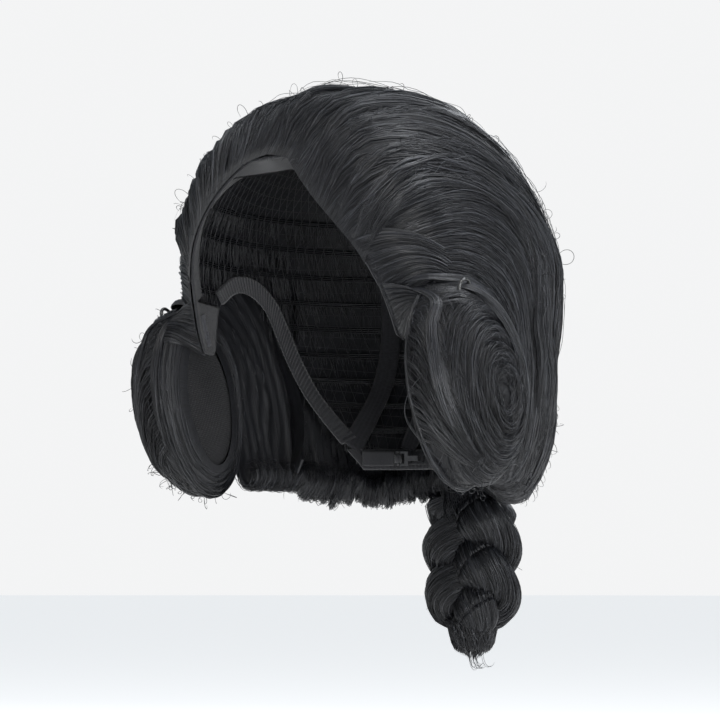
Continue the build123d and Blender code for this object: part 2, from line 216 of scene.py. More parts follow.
@lru_cache(None)
def head(grow):
    """The head form with its surface moved out by grow."""
    plain = np.array(side_profile(HEAD_HALF_WIDTH, HEAD_RISE, HEAD_WALL))
    grown = offset_points(plain, grow)
    grown[0] = (0.0, plain[0, 1] + grow)
    grown[-2:] = plain[-2:] + (grow, 0)
    return Form(grown, (HEAD_HALF_DEPTH + grow) / (HEAD_HALF_WIDTH + grow))


outer = Form(side_profile(HAIR_HALF_WIDTH, HAIR_RISE, HAIR_WALL),
             HAIR_HALF_DEPTH / HAIR_HALF_WIDTH)


def on_head(yz, grow, side):
    """Points on a grown head form at side-view points (y, z)."""
    yz = np.asarray(yz, float)
    form = head(grow)
    y, z = yz[..., 0], yz[..., 1]
    rise = (z - WIDEST_Z) / (form.top - WIDEST_Z)
    dome = 1 - (y / (form.widest * form.ratio)) ** 2 - rise ** 2
    radius = form.radius(np.minimum(z, WIDEST_Z))
    wall = 1 - (y / (radius * form.ratio)) ** 2
    x = np.where(z > WIDEST_Z, form.widest * np.sqrt(np.maximum(dome, 0)),
                 radius * np.sqrt(np.maximum(wall, 0)))
    return np.stack([side * x, y, z], -1)


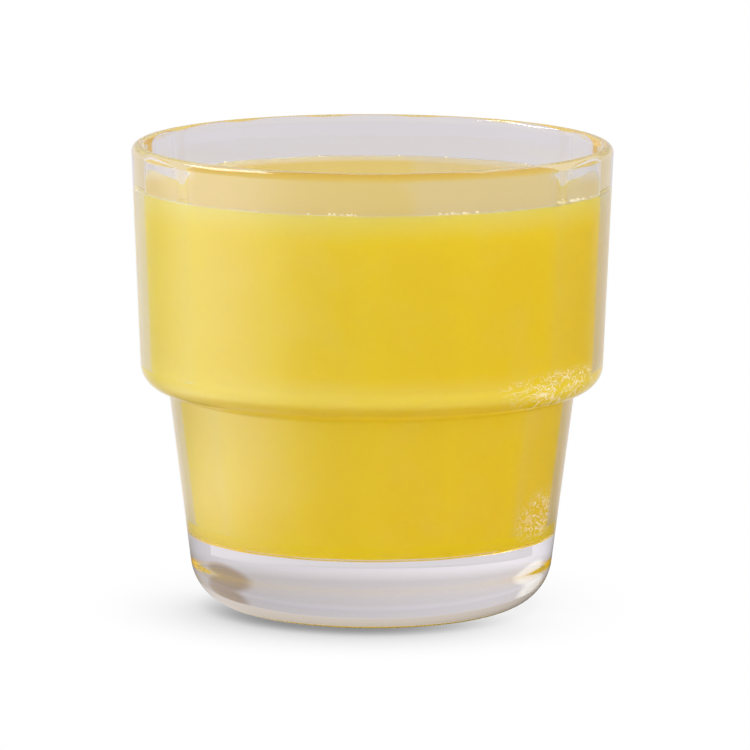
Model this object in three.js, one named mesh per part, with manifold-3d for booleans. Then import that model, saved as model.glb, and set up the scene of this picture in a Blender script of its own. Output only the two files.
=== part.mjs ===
// A stepped tumbler of pressed glass, faceted inside, filled with orange juice.
// Millimetres, +Z up. The origin is the middle of the foot, on the surface it stands on.
import * as THREE from 'three';
import { mergeVertices } from 'three/addons/utils/BufferGeometryUtils.js';
import Module from 'manifold-3d';

// Outside of the glass
const HEIGHT = 82.4;
const RIM_RADIUS = 42.5;
const LIP_RADIUS = 1.45;
const SHOULDER = { radius: 40.8, height: 39.4, fillet: 4.4 };
const NECK = { radius: 36.0, height: 38.9, fillet: 1.0 };
const FOOT = { radius: 31.1, fillet: 9.0 };

// Shallow hollow under the foot, inside the flat ring that it stands on
const HOLLOW_RADIUS = 20.5;
const HOLLOW_DEPTH = 0.9;
const HOLLOW_STEPS = 5;

// Cavity: a regular polygon in plan, one corner facing the front
const FACETS = 15;
const UPPER_WALL = 1.95;
const LOWER_WALL = 2.4;
const LEDGE_THICKNESS = 2.7;
const LEDGE_FILLET = 3.0;
const INNER_SHOULDER_FILLET = 2.2;
const FLOOR_HEIGHT = 13.0;
const FLOOR_FILLET = 4.0;

// Juice
const JUICE_LEVEL = 75.0;
const GAP = 0.3;

// Fineness of the round shapes
const TURNS = 4 * FACETS;
const LIP_STEPS = 10;
const FILLET_STEP_DEG = 11;
const MERGE_DISTANCE = 1e-4;

// Point of an outline: distance from the axis and height
const point = (radius, height) => new THREE.Vector2(radius, height);

// Radius at a height of the straight line through two points
function radiusAt(low, high, height) {
  return low.x + (high.x - low.x) * (height - low.y) / (high.y - low.y);
}

// Outline through the corners, each rounded with its own fillet
function roundedOutline(corners) {
  const outline = [];
  corners.forEach(({ at, fillet = 0 }, i) => {
    if (fillet === 0) {
      outline.push(at);
      return;
    }
    const back = corners[i - 1].at.clone().sub(at).normalize();
    const ahead = corners[i + 1].at.clone().sub(at).normalize();
    const halfAngle = Math.acos(back.dot(ahead)) / 2;
    const middle = back.clone().add(ahead).normalize();
    const centre = at.clone().addScaledVector(middle, fillet / Math.sin(halfAngle));
    const start = at.clone().addScaledVector(back, fillet / Math.tan(halfAngle)).sub(centre);
    const turn = Math.PI - 2 * halfAngle;
    const side = Math.sign(back.cross(ahead));
    const steps = Math.max(2, Math.round(THREE.MathUtils.radToDeg(turn) / FILLET_STEP_DEG));
    for (let k = 0; k <= steps; k += 1) {
      outline.push(start.clone().rotateAround(point(0, 0), -side * turn * k / steps).add(centre));
    }
  });
  return outline;
}

// Corners of an outline moved sideways by a distance, its fillets kept parallel
function insetCorners(corners, distance) {
  const normals = corners.slice(1).map(({ at }, i) => {
    const along = at.clone().sub(corners[i].at).normalize();
    return point(-along.y, along.x);
  });
  return corners.map(({ at, fillet = 0 }, i) => {
    const before = normals[Math.max(i - 1, 0)];
    const after = normals[Math.min(i, normals.length - 1)];
    const middle = before.clone().add(after).normalize();
    const moved = at.clone().addScaledVector(middle, distance / middle.dot(before));
    const bend = Math.sign(before.cross(after));
    return { at: moved, fillet: fillet === 0 ? 0 : fillet - bend * distance };
  });
}

// Solid of revolution about Z, from an outline that starts and ends on the axis
function revolve(outline, segments) {
  const geometry = new THREE.LatheGeometry(outline, segments);
  geometry.rotateX(Math.PI / 2);
  return geometry;
}

// Outside of the glass, from the foot's middle up to the lip and over it
const shoulderCorner = point(SHOULDER.radius, SHOULDER.height);
const neckCorner = point(NECK.radius, NECK.height);
const footCorner = point(FOOT.radius, 0);
const lipCentre = point(RIM_RADIUS - LIP_RADIUS, HEIGHT - LIP_RADIUS);

function hollowOutline() {
  const sphere = (HOLLOW_RADIUS ** 2 + HOLLOW_DEPTH ** 2) / (2 * HOLLOW_DEPTH);
  return Array.from({ length: HOLLOW_STEPS }, (_, k) => {
    const radius = HOLLOW_RADIUS * k / HOLLOW_STEPS;
    return point(radius, HOLLOW_DEPTH - sphere + Math.sqrt(sphere ** 2 - radius ** 2));
  });
}

function outsideOutline() {
  const lip = Array.from({ length: LIP_STEPS + 1 }, (_, k) => {
    const angle = Math.PI * k / LIP_STEPS;
    return point(lipCentre.x + LIP_RADIUS * Math.cos(angle), lipCentre.y + LIP_RADIUS * Math.sin(angle));
  });
  const wall = roundedOutline([
    { at: point(HOLLOW_RADIUS, 0) },
    { at: footCorner, fillet: FOOT.fillet },
    { at: neckCorner, fillet: NECK.fillet },
    { at: shoulderCorner, fillet: SHOULDER.fillet },
    { at: lip[0] },
  ]);
  return [...hollowOutline(), ...wall, ...lip.slice(1), point(0, lipCentre.y)];
}

// Corners of the cavity's outline, from the middle of its floor up past the rim
function cavityCorners() {
  const rim = point(RIM_RADIUS, lipCentre.y);
  const lower = (height) => point(radiusAt(footCorner, neckCorner, height) - LOWER_WALL, height);
  const upper = (height) => point(radiusAt(shoulderCorner, rim, height) - UPPER_WALL, height);
  return [
    { at: point(0, FLOOR_HEIGHT) },
    { at: lower(FLOOR_HEIGHT), fillet: FLOOR_FILLET },
    { at: lower(NECK.height + LEDGE_THICKNESS), fillet: LEDGE_FILLET },
    { at: upper(SHOULDER.height + LEDGE_THICKNESS), fillet: INNER_SHOULDER_FILLET },
    { at: upper(HEIGHT + LIP_RADIUS) },
  ];
}

// Joining and cutting of closed meshes
const wasm = await Module();
wasm.setup();

function toSolid(geometry) {
  const bare = geometry.clone();
  bare.deleteAttribute('normal');
  bare.deleteAttribute('uv');
  const merged = mergeVertices(bare, MERGE_DISTANCE);
  return new wasm.Manifold(new wasm.Mesh({
    numProp: 3,
    vertProperties: new Float32Array(merged.attributes.position.array),
    triVerts: new Uint32Array(merged.index.array),
  }));
}

function toGeometry(solid) {
  const mesh = solid.getMesh();
  const geometry = new THREE.BufferGeometry();
  geometry.setAttribute('position', new THREE.BufferAttribute(mesh.vertProperties, 3));
  geometry.setIndex(new THREE.BufferAttribute(mesh.triVerts, 1));
  geometry.computeVertexNormals();
  return geometry;
}

// Glass: the round outside less the faceted cavity
function glassMesh() {
  const cavity = roundedOutline(cavityCorners());
  cavity.push(point(0, cavity.at(-1).y));
  const solid = toSolid(revolve(outsideOutline(), TURNS)).subtract(toSolid(revolve(cavity, FACETS)));
  const material = new THREE.MeshStandardMaterial({
    color: 0xe6e2e6,
    roughness: 0.03,
    metalness: 0,
    transparent: true,
    opacity: 0.35,
  });
  const mesh = new THREE.Mesh(toGeometry(solid), material);
  mesh.name = 'glass';
  return mesh;
}

// Juice: fills the cavity to its level, a small gap clear of the glass
function juiceMesh() {
  const corners = insetCorners(cavityCorners(), GAP);
  corners[0].at.x = 0;
  const [lowWall, highWall] = corners.slice(-2).map(({ at }) => at);
  highWall.set(radiusAt(lowWall, highWall, JUICE_LEVEL), JUICE_LEVEL);
  const outline = roundedOutline(corners);
  outline.push(point(0, JUICE_LEVEL));
  const material = new THREE.MeshStandardMaterial({ color: 0xe6c838, roughness: 0.25, metalness: 0 });
  const mesh = new THREE.Mesh(toGeometry(toSolid(revolve(outline, FACETS))), material);
  mesh.name = 'juice';
  return mesh;
}

const glassOfJuice = new THREE.Group();
glassOfJuice.add(glassMesh(), juiceMesh());

export default glassOfJuice;
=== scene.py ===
import math
import random

import bmesh
import bpy
from bpy.props import FloatProperty, FloatVectorProperty, IntProperty, PointerProperty
from mathutils import Matrix, Vector


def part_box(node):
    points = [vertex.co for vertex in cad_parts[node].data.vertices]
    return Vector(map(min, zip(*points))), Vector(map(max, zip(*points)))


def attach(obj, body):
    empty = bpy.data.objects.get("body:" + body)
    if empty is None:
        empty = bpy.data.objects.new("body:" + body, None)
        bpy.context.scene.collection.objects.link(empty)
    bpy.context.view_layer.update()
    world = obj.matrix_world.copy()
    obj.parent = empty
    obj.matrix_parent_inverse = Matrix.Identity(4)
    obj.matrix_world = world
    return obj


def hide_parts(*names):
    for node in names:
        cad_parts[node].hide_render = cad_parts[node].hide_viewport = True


bl_info = {
    "name": "Glass of juice",
    "version": (1, 0, 0),
    "blender": (4, 5, 0),
    "location": "View3D > Sidebar > Glass of juice",
    "description": "A stepped tumbler of clear pressed glass, filled with orange juice, in a pale studio",
    "category": "Add Mesh",
}

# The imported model, its box, and the boxes of its two solids
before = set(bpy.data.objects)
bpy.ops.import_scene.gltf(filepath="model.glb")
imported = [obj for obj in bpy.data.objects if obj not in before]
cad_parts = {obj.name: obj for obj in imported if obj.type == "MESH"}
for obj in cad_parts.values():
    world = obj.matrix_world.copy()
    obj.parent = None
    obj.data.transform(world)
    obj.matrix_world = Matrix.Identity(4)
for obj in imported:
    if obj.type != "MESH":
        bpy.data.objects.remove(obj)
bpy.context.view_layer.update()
glass_low, glass_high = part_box("glass")
juice_low, juice_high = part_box("juice")

MM = 0.001
BODY = "root"


def length(name, description, default):
    """A size in metres."""
    return FloatProperty(
        name=name, description=description, default=default, unit="LENGTH", precision=5,
    )


def turn(name, description, degrees):
    """An angle, given in degrees."""
    return FloatProperty(
        name=name, description=description, default=math.radians(degrees), subtype="ANGLE",
    )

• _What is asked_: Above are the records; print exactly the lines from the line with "clear of the glass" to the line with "for node in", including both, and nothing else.

• _Result of the exercise_:
// Juice: fills the cavity to its level, a small gap clear of the glass
function juiceMesh() {
  const corners = insetCorners(cavityCorners(), GAP);
  corners[0].at.x = 0;
  const [lowWall, highWall] = corners.slice(-2).map(({ at }) => at);
  highWall.set(radiusAt(lowWall, highWall, JUICE_LEVEL), JUICE_LEVEL);
  const outline = roundedOutline(corners);
  outline.push(point(0, JUICE_LEVEL));
  const material = new THREE.MeshStandardMaterial({ color: 0xe6c838, roughness: 0.25, metalness: 0 });
  const mesh = new THREE.Mesh(toGeometry(toSolid(revolve(outline, FACETS))), material);
  mesh.name = 'juice';
  return mesh;
}

const glassOfJuice = new THREE.Group();
glassOfJuice.add(glassMesh(), juiceMesh());

export default glassOfJuice;
=== scene.py ===
import math
import random

import bmesh
import bpy
from bpy.props import FloatProperty, FloatVectorProperty, IntProperty, PointerProperty
from mathutils import Matrix, Vector


def part_box(node):
    points = [vertex.co for vertex in cad_parts[node].data.vertices]
    return Vector(map(min, zip(*points))), Vector(map(max, zip(*points)))


def attach(obj, body):
    empty = bpy.data.objects.get("body:" + body)
    if empty is None:
        empty = bpy.data.objects.new("body:" + body, None)
        bpy.context.scene.collection.objects.link(empty)
    bpy.context.view_layer.update()
    world = obj.matrix_world.copy()
    obj.parent = empty
    obj.matrix_parent_inverse = Matrix.Identity(4)
    obj.matrix_world = world
    return obj


def hide_parts(*names):
    for node in names:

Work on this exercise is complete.